**SET PROBLEM**
Locate and copy all lines bearing the word "joints".

**DATASET EXTRACT**
····················

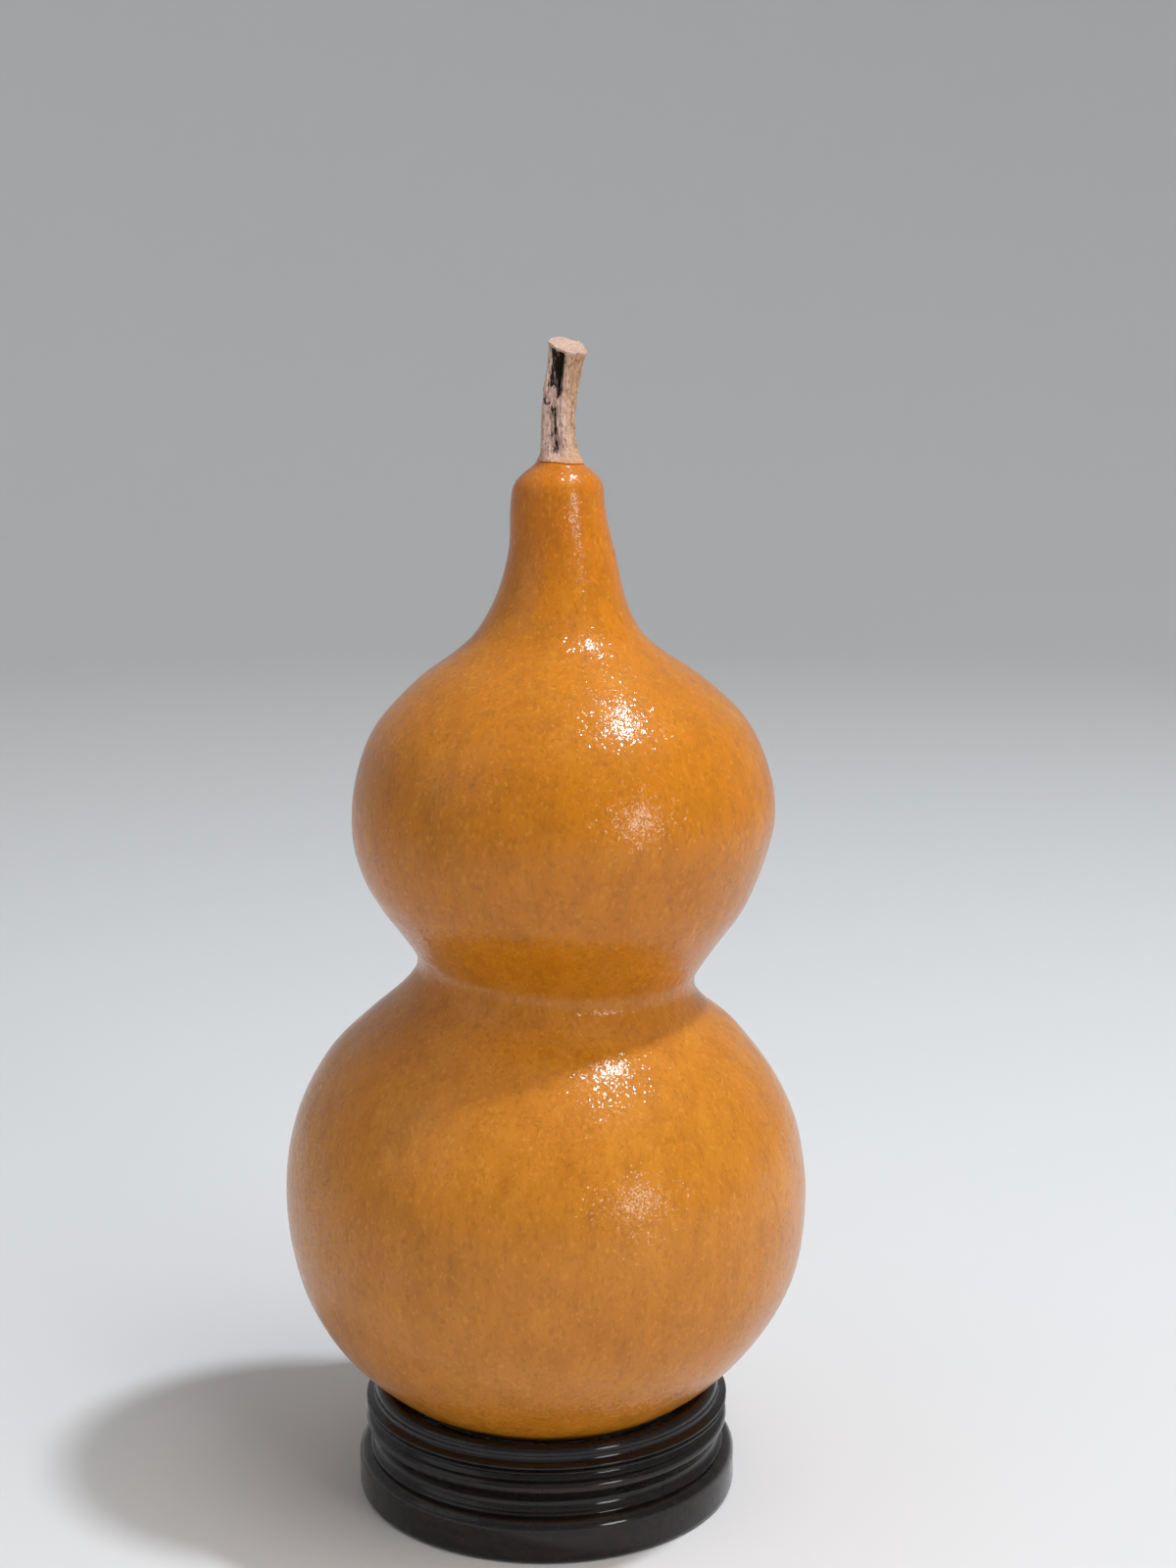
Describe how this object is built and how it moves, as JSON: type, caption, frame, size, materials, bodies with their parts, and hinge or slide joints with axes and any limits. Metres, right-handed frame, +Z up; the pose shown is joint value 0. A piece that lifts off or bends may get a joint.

····················

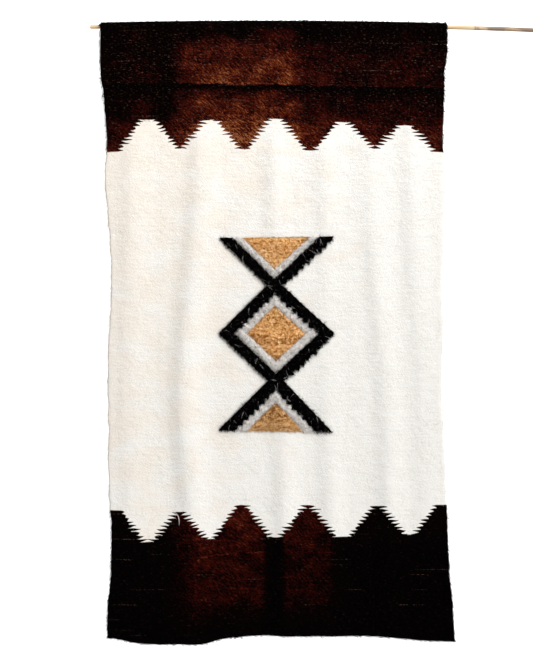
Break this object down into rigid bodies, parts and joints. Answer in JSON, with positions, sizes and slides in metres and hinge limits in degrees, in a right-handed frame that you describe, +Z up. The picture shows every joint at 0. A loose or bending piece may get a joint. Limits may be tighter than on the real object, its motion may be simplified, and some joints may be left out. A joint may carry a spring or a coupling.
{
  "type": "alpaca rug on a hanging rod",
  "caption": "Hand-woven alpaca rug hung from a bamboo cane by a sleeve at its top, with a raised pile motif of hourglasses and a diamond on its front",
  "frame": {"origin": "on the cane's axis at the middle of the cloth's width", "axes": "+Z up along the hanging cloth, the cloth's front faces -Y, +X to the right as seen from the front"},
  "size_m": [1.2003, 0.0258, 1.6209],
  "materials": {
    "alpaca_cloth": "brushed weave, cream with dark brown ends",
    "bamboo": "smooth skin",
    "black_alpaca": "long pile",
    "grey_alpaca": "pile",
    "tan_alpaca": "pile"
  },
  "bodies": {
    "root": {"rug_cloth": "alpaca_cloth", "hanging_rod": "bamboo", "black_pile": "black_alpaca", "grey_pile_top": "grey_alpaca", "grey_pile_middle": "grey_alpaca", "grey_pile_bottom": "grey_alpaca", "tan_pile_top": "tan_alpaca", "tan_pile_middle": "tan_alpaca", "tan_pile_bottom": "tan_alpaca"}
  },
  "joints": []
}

····················

**TASK OUTPUT**
Describe how this object is built and how it moves, as JSON: type, caption, frame, size, materials, bodies with their parts, and hinge or slide joints with axes and any limits. Metres, right-handed frame, +Z up; the pose shown is joint value 0. A piece that lifts off or bends may get a joint.
Break this object down into rigid bodies, parts and joints. Answer in JSON, with positions, sizes and slides in metres and hinge limits in degrees, in a right-handed frame that you describe, +Z up. The picture shows every joint at 0. A loose or bending piece may get a joint. Limits may be tighter than on the real object, its motion may be simplified, and some joints may be left out. A joint may carry a spring or a coupling.
  "joints": []